■ PROBLEM STATEMENT
Each line from the start of the data below through the one containing "obj.matrix_parent_inverse = Matrix.Identity(4)" must be reproduced exactly.

■ DATA LINES
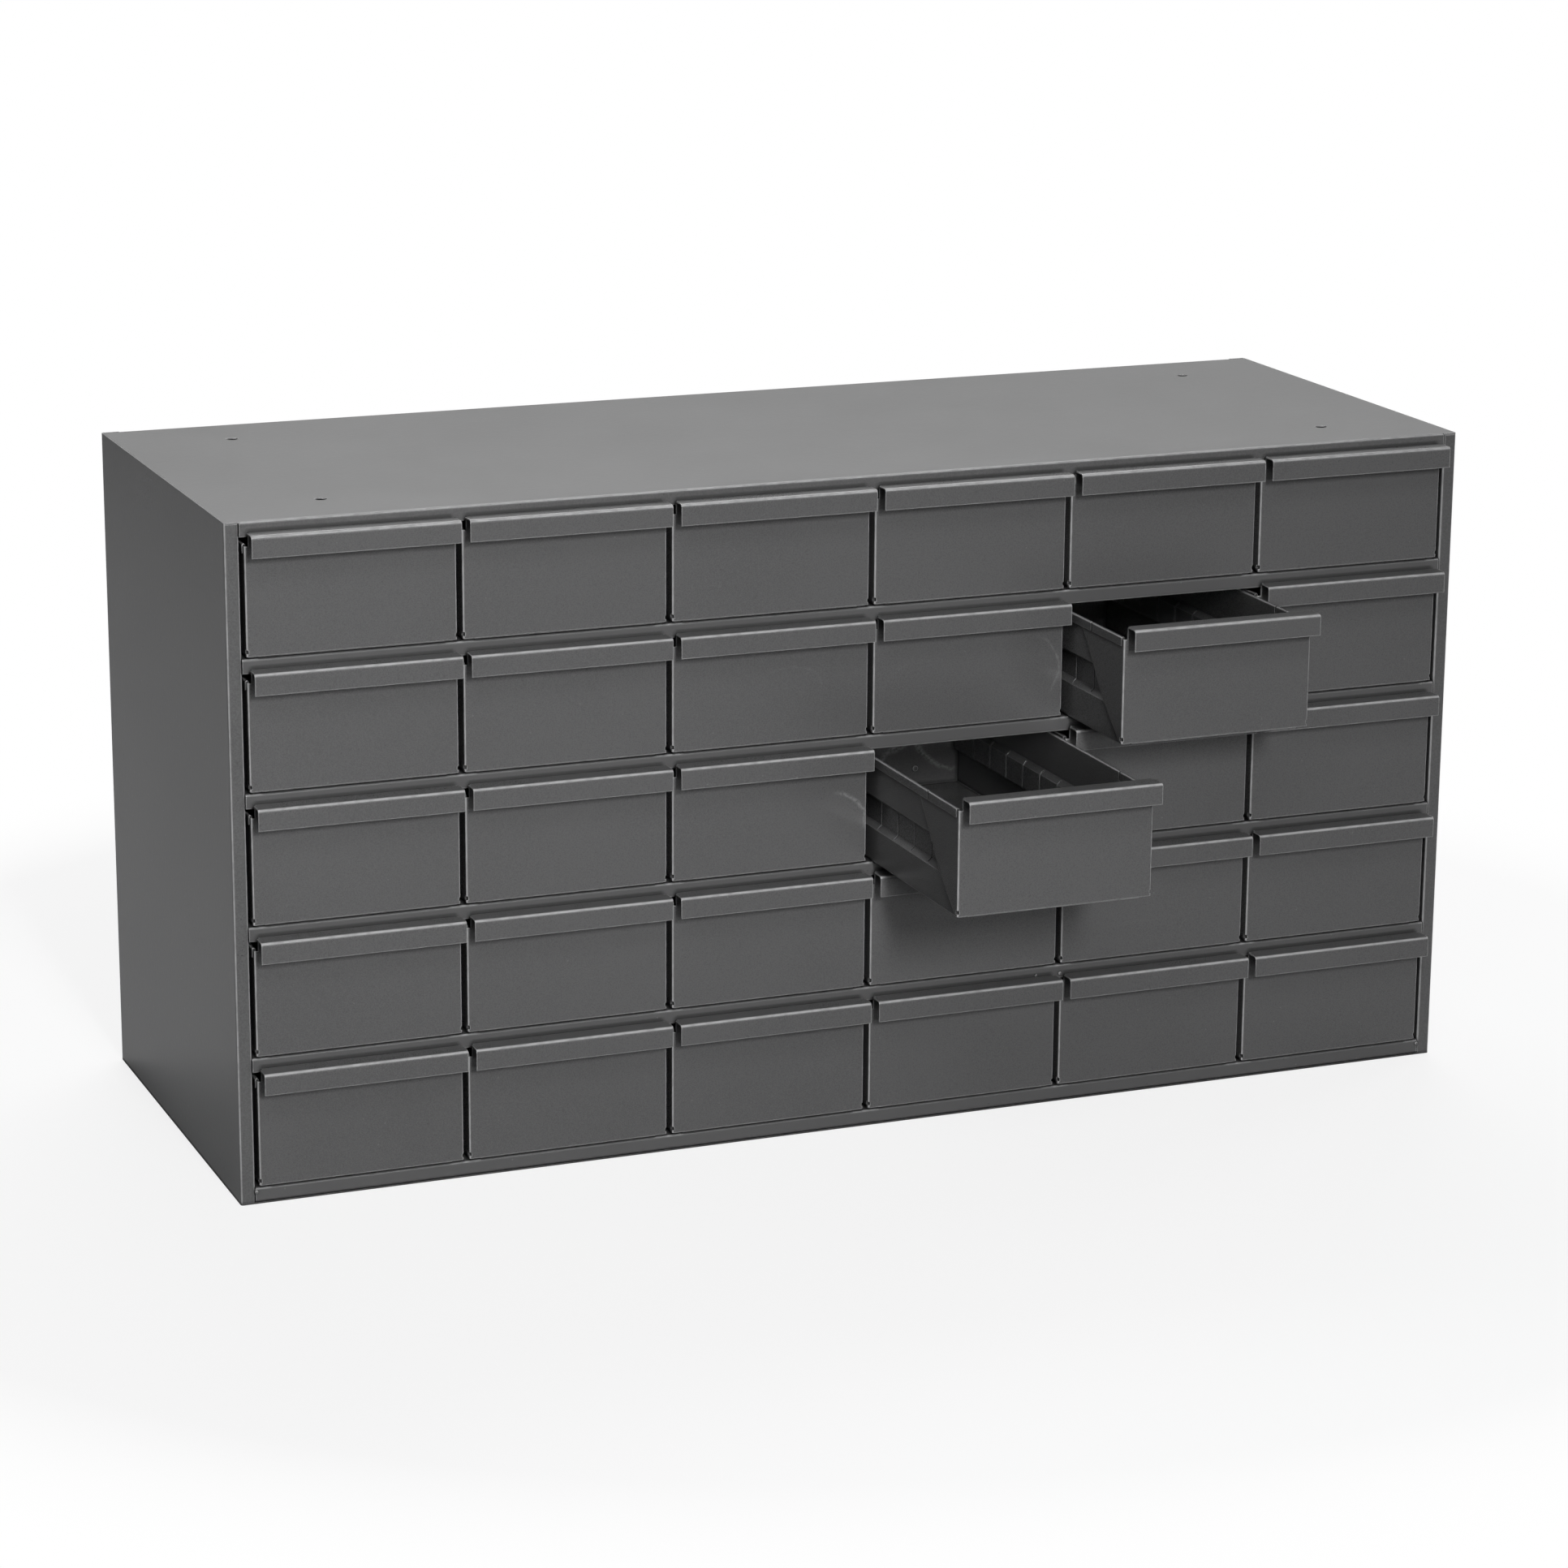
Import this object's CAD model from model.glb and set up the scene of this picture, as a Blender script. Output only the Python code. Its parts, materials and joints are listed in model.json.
import json
import math
from functools import reduce

import bpy
from mathutils import Matrix, Vector


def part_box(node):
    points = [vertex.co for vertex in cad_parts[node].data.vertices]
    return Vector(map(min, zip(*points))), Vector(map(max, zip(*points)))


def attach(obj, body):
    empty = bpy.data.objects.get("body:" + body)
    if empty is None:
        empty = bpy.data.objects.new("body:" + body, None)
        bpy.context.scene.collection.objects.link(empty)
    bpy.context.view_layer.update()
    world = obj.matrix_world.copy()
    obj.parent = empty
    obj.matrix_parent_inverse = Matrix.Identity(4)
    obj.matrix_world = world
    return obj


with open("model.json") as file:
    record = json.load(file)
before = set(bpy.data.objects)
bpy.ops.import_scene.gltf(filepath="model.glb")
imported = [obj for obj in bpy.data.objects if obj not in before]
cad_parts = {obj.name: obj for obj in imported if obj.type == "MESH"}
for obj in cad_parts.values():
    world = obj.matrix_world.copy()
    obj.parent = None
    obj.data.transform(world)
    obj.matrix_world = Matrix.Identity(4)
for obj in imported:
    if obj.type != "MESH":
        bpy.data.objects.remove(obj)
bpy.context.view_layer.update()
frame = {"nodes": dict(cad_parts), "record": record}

MM = 0.001
RECORD = frame["record"]
BODIES = RECORD["behaviour"]["bodies"]
DRAWER_BODIES = sorted(name for name in BODIES if name.startswith("drawer"))


# ---- Camera ----

CAMERA_AT = (-1.1298, -2.8079, 1.0205)
CAMERA_TURN = 21.97          # degrees to the right of straight on
CAMERA_TILT = 15.23          # degrees below level
CAMERA_ROLL = 0.38           # degrees
CAMERA_LENS = 104.9          # mm
SENSOR_WIDTH = 36.0          # mm
CLIP = (0.05, 60.0)          # nearest and farthest that is drawn, in metres


def set_camera():
    turn, tilt, roll = (math.radians(a) for a in (CAMERA_TURN, CAMERA_TILT, CAMERA_ROLL))
    ahead = Vector((math.sin(turn) * math.cos(tilt), math.cos(turn) * math.cos(tilt), -math.sin(tilt)))
    level = Vector((math.cos(turn), -math.sin(turn), 0.0))
    upright = level.cross(ahead)
    right = level * math.cos(roll) + upright * math.sin(roll)
    up = right.cross(ahead)
    data = bpy.data.cameras.new("camera")
    data.lens = CAMERA_LENS
    data.sensor_width = SENSOR_WIDTH
    data.clip_start, data.clip_end = CLIP
    camera = bpy.data.objects.new("camera", data)
    bpy.context.scene.collection.objects.link(camera)
    turned = Matrix((right, up, -ahead)).transposed()
    camera.matrix_world = Matrix.Translation(CAMERA_AT) @ turned.to_4x4()
    bpy.context.scene.camera = camera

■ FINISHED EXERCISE
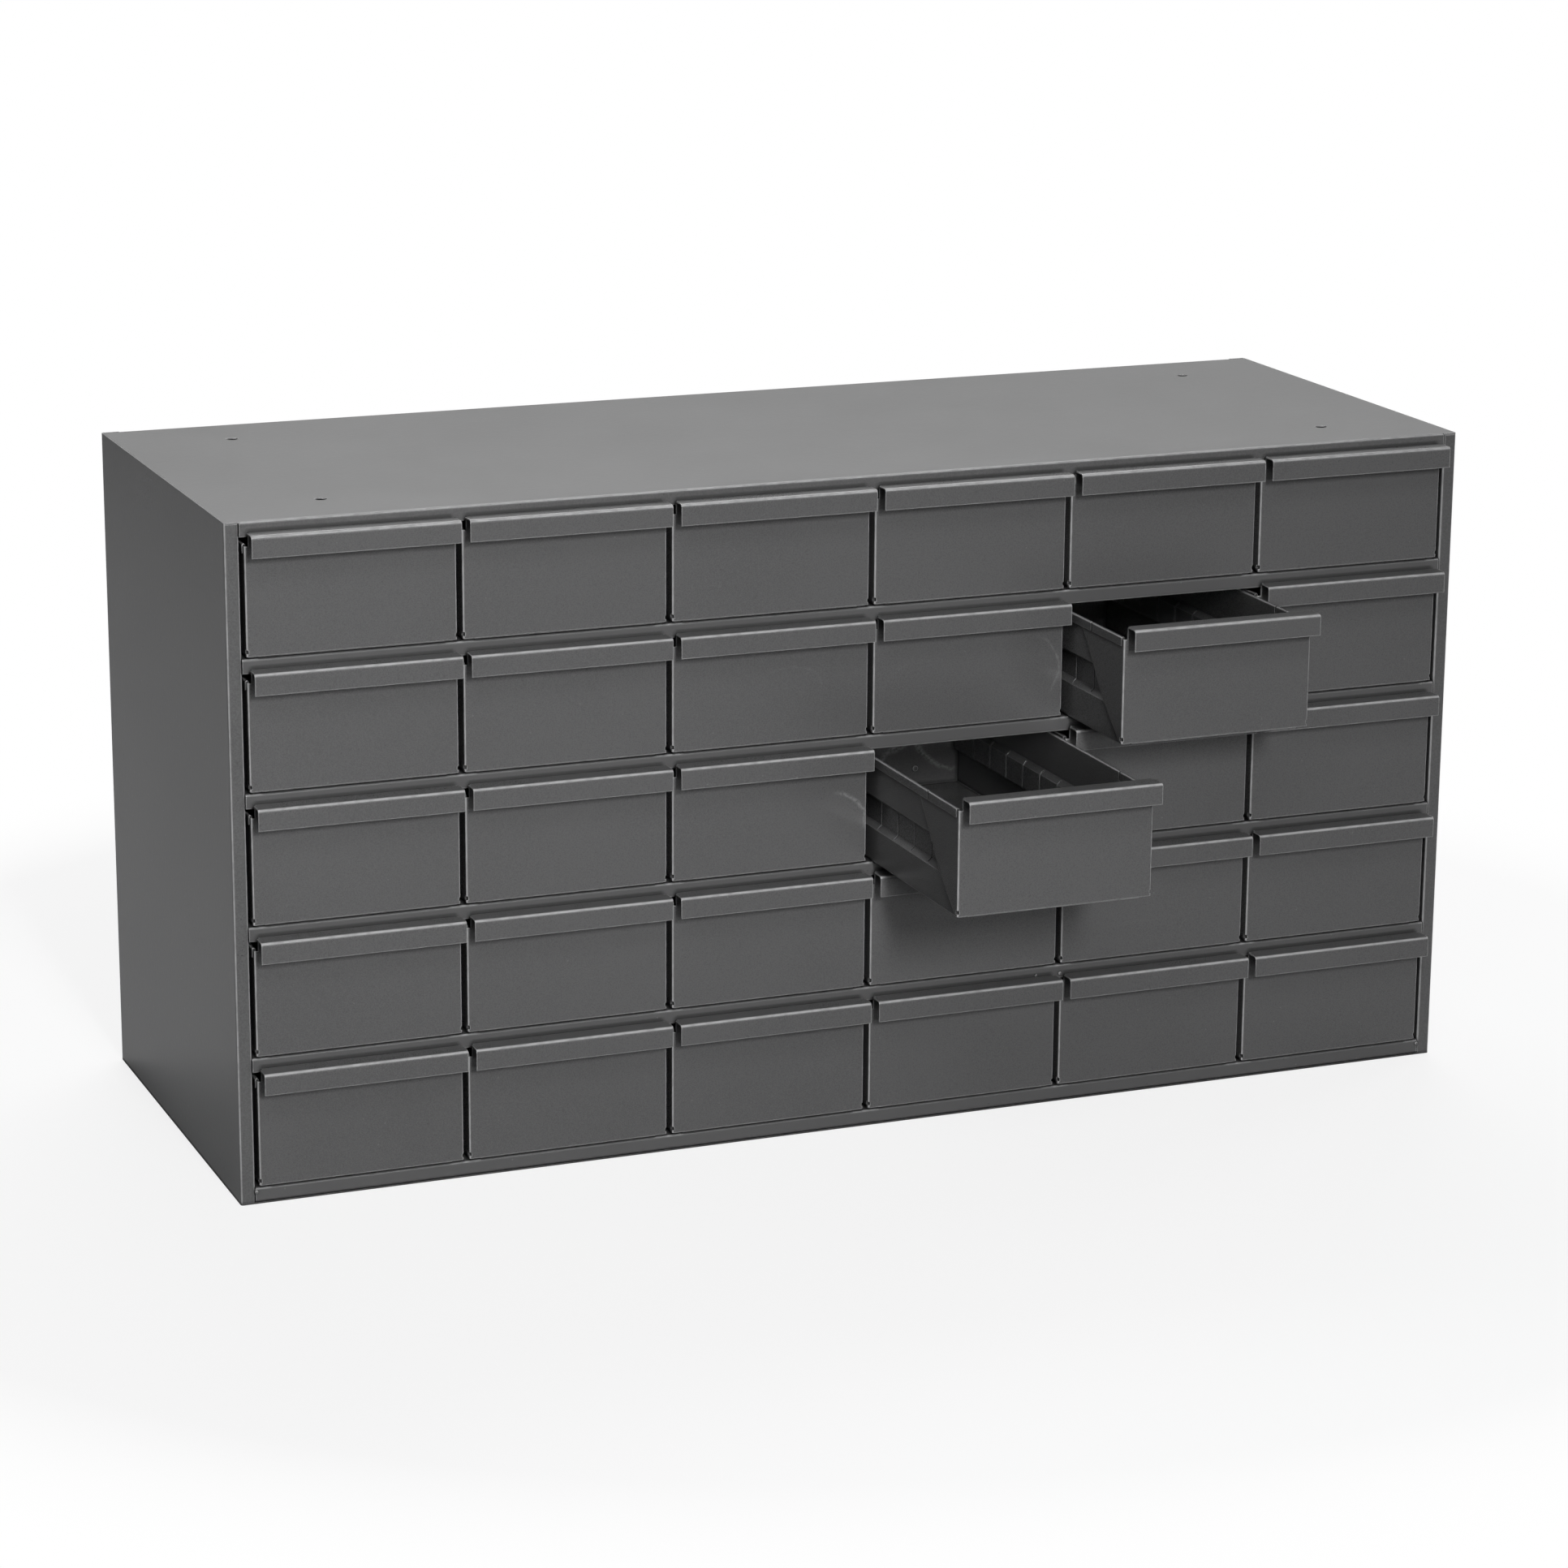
Import this object's CAD model from model.glb and set up the scene of this picture, as a Blender script. Output only the Python code. Its parts, materials and joints are listed in model.json.
import json
import math
from functools import reduce

import bpy
from mathutils import Matrix, Vector


def part_box(node):
    points = [vertex.co for vertex in cad_parts[node].data.vertices]
    return Vector(map(min, zip(*points))), Vector(map(max, zip(*points)))


def attach(obj, body):
    empty = bpy.data.objects.get("body:" + body)
    if empty is None:
        empty = bpy.data.objects.new("body:" + body, None)
        bpy.context.scene.collection.objects.link(empty)
    bpy.context.view_layer.update()
    world = obj.matrix_world.copy()
    obj.parent = empty
    obj.matrix_parent_inverse = Matrix.Identity(4)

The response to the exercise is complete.